I ran into that myself two years ago. You need to do use recursion for this. I forget the exact syntax, but this site might help:

Tip: Loop with recursion in XSLT

The strategy works basically as follows: Replace for loop with a template "method". Have it recieve a parameter i. Do the body of the for loop in the template method. If i > 0 call the template method again (recursion) with i - 1 as parameter.

Pseudocode:

for i = 0 to 10:
   print i

becomes:

def printer(i):
   print i
   if i < 10:
      printer(i + 1)
printer(0)

Please note that using position() in a xsl:for-each (see other answers) can be simpler if all you want to do is have a variable increment. Use the kind of recursion explained here if you want a more complicated loop / condition.

You can use the position() function:

• Example 1
• Example 2

<xsl:for-each select="data/posts/entry">
  <xsl:text>
    Postion: '
  </xsl:text>
  <xsl:value-of select = "position()" />
  <xsl:text>
    '
  </xsl:text>
  <!-- DO SOMETHING -->
</xsl:for-each>

XSLT is a functional language and among other things this means that variables in XSLT are immutable and once they have been defined their value cannot be changed.
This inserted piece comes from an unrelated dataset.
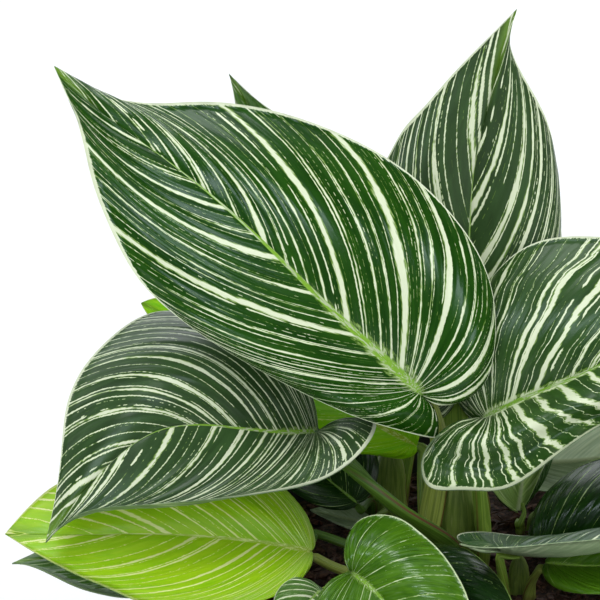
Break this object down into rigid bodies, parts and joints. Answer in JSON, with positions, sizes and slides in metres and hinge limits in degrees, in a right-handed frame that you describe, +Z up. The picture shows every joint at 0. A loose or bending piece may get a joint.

Here is how the same effect can be achieved in XSLT:

<xsl:stylesheet version="1.0"
 xmlns:xsl="http://www.w3.org/1999/XSL/Transform">
 <xsl:output omit-xml-declaration="yes" indent="yes"/>
 <xsl:strip-space elements="*"/>

 <xsl:template match="/">
   <posts>
    <xsl:for-each select="data/posts/entry">
        <xsl:variable name="i" select="position()" />
        <xsl:copy>
         <xsl:value-of select="concat('$i = ', $i)"/>
        </xsl:copy>
    </xsl:for-each>
   </posts>
 </xsl:template>
</xsl:stylesheet>

when this transformation is applied on the following XML document:

<data>
 <posts>
  <entry/>
  <entry/>
  <entry/>
  <entry/>
  <entry/>
 </posts>
</data>

the result is:

<posts>
    <entry>$i = 1</entry>
    <entry>$i = 2</entry>
    <entry>$i = 3</entry>
    <entry>$i = 4</entry>
    <entry>$i = 5</entry>
</posts>